» Your instructions: Locate the line that contains "Keep writing the OpenSCAD" in the entries below, then repeat it and every following line through the line that contains "return list(zip(r *", exactly, and no others.

» Data for the task:

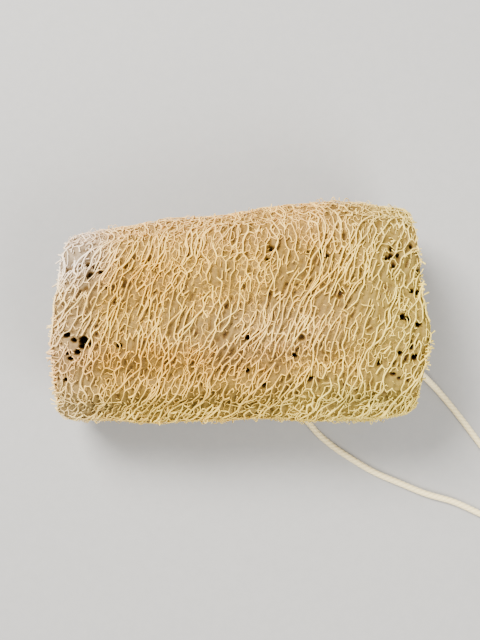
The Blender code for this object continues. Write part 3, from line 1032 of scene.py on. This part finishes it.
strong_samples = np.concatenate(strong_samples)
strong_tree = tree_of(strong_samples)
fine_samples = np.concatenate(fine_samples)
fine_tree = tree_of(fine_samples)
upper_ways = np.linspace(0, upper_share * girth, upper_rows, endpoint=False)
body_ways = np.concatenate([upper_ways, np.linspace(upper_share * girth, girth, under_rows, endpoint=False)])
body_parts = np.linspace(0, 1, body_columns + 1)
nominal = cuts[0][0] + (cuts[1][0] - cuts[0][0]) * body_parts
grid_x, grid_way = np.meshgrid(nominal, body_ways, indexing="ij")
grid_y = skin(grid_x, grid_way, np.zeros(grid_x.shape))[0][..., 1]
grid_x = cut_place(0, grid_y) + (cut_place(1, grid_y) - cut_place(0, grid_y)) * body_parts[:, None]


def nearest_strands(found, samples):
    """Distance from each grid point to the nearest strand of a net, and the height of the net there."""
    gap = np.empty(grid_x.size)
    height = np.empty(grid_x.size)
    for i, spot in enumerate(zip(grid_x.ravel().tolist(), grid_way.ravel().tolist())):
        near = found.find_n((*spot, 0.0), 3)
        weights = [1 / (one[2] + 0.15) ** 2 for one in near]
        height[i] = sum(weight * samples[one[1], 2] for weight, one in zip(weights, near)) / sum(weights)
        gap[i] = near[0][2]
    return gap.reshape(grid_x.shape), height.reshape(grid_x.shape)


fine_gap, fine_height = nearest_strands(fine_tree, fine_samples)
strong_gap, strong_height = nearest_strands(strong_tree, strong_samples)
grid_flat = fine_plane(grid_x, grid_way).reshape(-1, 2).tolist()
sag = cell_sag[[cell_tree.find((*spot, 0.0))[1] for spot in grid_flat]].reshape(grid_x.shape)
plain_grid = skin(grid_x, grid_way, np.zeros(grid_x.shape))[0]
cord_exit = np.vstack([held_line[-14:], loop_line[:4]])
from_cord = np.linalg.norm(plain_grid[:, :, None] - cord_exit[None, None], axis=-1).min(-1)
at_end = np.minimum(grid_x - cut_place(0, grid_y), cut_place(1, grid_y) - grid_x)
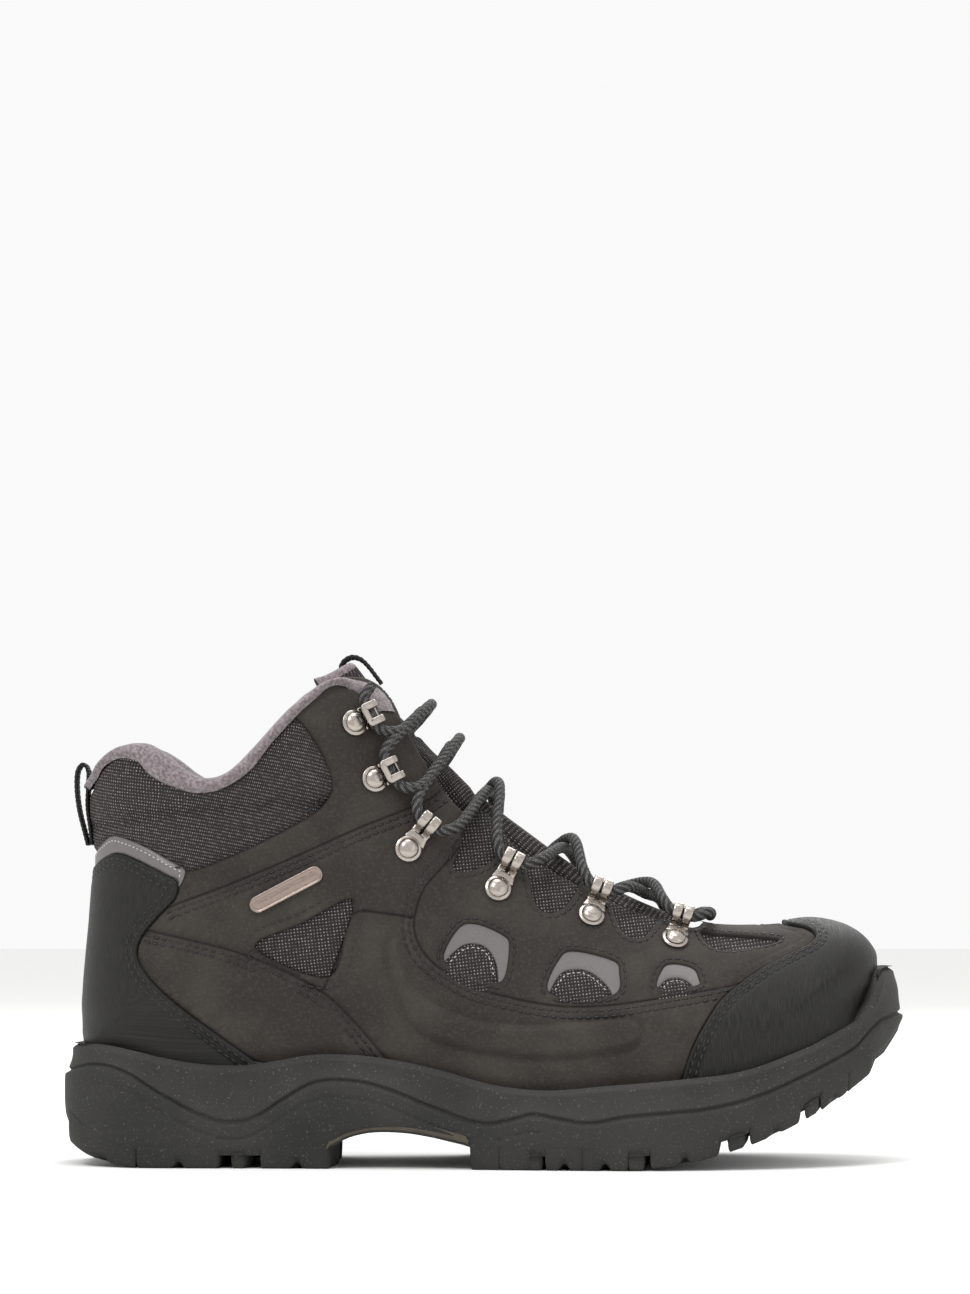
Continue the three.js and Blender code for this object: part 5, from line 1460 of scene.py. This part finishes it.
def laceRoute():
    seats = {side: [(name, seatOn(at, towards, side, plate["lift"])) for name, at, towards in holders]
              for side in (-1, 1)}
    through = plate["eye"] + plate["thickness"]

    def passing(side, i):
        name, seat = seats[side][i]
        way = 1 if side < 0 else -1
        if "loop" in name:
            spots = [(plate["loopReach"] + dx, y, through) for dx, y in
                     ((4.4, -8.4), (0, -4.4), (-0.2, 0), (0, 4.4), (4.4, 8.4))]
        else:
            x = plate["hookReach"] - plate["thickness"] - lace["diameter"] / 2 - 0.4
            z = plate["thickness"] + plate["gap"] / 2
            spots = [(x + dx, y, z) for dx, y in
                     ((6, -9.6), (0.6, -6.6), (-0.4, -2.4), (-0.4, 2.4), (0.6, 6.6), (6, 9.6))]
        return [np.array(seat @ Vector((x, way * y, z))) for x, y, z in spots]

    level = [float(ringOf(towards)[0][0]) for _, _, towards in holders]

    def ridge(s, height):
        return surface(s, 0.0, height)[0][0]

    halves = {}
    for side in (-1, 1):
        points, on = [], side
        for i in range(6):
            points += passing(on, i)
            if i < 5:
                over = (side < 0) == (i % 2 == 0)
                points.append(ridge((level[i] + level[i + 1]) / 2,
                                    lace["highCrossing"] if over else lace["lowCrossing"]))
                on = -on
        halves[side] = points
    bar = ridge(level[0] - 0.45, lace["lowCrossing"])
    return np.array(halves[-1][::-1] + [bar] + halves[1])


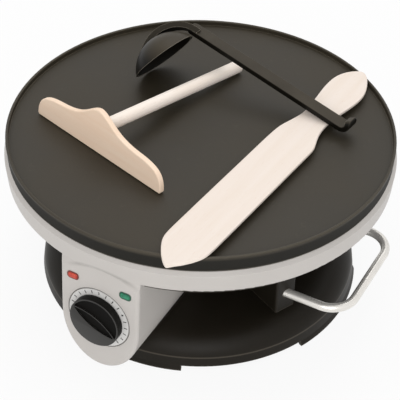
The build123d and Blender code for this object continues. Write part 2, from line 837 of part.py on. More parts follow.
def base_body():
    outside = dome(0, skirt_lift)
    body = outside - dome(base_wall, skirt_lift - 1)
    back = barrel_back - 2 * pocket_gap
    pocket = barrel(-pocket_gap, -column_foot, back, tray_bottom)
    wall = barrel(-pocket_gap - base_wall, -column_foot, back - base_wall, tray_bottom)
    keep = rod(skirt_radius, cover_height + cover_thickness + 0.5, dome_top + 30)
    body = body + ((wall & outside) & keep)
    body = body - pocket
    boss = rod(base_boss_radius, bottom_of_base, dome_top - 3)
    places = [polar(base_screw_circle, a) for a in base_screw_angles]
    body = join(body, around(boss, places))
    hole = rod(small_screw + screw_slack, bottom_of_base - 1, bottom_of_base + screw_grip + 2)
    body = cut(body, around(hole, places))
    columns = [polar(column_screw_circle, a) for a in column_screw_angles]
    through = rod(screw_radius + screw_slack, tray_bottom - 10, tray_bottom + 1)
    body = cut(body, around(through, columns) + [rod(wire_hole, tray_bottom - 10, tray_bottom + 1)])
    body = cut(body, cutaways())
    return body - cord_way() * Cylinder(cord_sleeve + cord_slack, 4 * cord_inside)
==
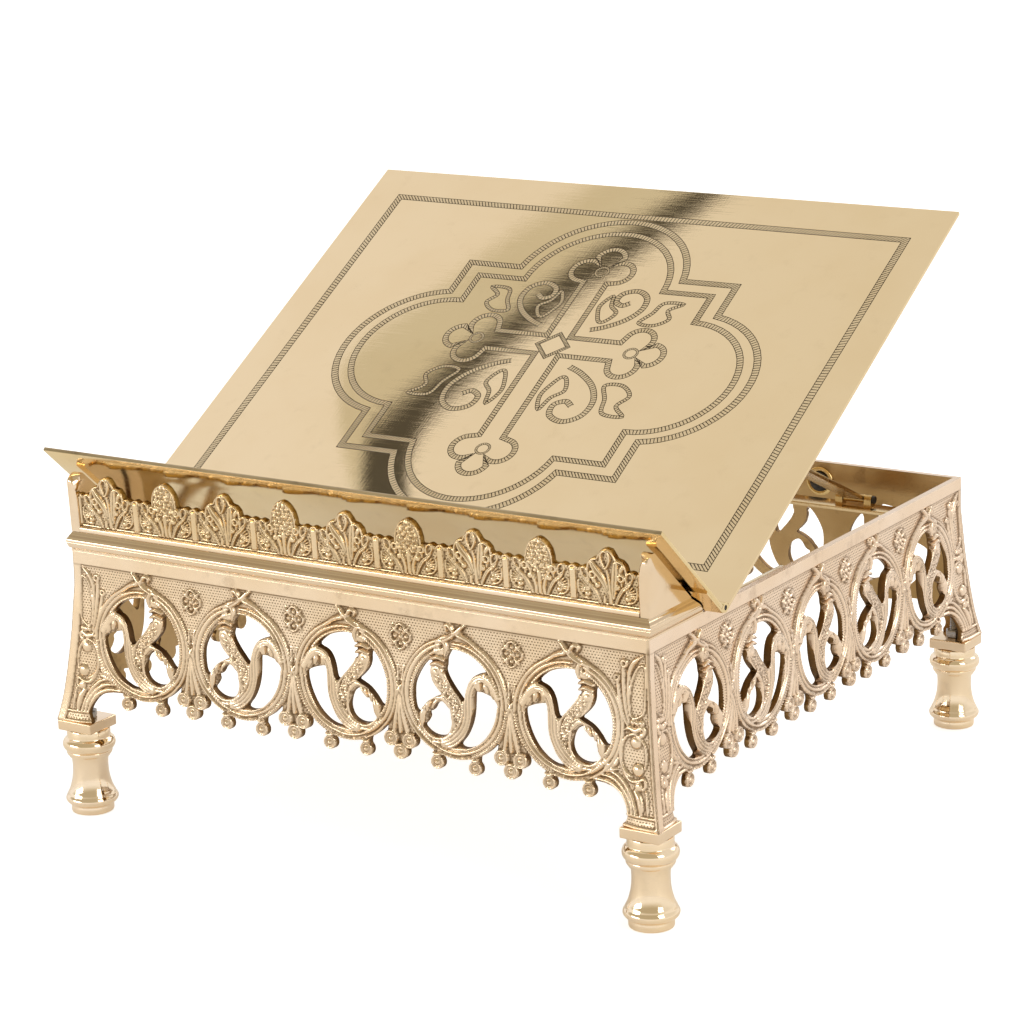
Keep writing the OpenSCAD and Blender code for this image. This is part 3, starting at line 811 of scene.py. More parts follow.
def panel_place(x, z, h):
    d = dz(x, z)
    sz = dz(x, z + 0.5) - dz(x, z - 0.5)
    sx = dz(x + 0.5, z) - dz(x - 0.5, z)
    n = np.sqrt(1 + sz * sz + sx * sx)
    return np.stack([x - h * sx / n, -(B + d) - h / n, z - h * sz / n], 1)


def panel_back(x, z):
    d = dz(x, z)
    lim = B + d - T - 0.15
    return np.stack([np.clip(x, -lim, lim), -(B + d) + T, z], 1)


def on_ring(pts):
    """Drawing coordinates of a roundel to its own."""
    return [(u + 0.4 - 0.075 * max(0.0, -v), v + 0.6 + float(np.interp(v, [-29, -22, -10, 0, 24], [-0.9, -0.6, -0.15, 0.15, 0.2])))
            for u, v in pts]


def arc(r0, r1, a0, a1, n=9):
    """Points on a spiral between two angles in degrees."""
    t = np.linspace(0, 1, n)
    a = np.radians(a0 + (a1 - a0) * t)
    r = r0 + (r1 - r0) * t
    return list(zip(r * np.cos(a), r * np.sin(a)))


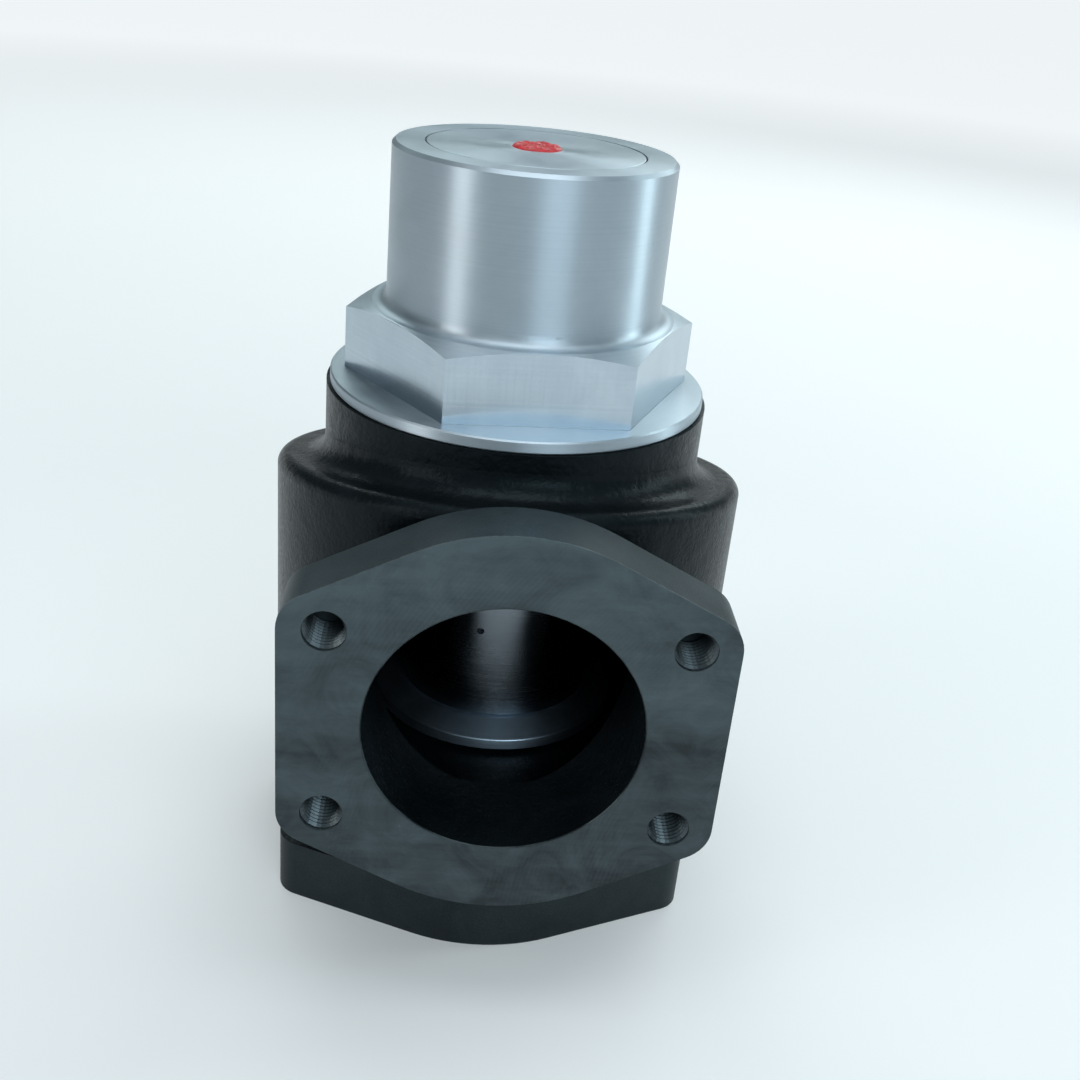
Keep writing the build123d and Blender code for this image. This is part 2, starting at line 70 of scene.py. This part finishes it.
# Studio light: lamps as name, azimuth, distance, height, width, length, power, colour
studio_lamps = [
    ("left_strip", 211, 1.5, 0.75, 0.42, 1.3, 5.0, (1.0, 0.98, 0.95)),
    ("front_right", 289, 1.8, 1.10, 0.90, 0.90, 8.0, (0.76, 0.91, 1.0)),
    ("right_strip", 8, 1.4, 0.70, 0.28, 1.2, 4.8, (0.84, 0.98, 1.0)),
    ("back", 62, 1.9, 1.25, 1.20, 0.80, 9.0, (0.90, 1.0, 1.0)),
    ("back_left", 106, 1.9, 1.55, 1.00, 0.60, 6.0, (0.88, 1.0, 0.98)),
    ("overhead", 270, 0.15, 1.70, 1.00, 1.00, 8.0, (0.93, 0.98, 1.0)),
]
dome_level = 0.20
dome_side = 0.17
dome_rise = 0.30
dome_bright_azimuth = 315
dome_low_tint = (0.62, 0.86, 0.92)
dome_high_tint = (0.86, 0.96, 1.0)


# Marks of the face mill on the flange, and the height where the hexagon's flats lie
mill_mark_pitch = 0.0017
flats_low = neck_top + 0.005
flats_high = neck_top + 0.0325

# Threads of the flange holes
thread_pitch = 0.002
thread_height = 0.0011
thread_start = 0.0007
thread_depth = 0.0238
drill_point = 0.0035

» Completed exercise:
Keep writing the OpenSCAD and Blender code for this image. This is part 3, starting at line 811 of scene.py. More parts follow.
def panel_place(x, z, h):
    d = dz(x, z)
    sz = dz(x, z + 0.5) - dz(x, z - 0.5)
    sx = dz(x + 0.5, z) - dz(x - 0.5, z)
    n = np.sqrt(1 + sz * sz + sx * sx)
    return np.stack([x - h * sx / n, -(B + d) - h / n, z - h * sz / n], 1)


def panel_back(x, z):
    d = dz(x, z)
    lim = B + d - T - 0.15
    return np.stack([np.clip(x, -lim, lim), -(B + d) + T, z], 1)


def on_ring(pts):
    """Drawing coordinates of a roundel to its own."""
    return [(u + 0.4 - 0.075 * max(0.0, -v), v + 0.6 + float(np.interp(v, [-29, -22, -10, 0, 24], [-0.9, -0.6, -0.15, 0.15, 0.2])))
            for u, v in pts]


def arc(r0, r1, a0, a1, n=9):
    """Points on a spiral between two angles in degrees."""
    t = np.linspace(0, 1, n)
    a = np.radians(a0 + (a1 - a0) * t)
    r = r0 + (r1 - r0) * t
    return list(zip(r * np.cos(a), r * np.sin(a)))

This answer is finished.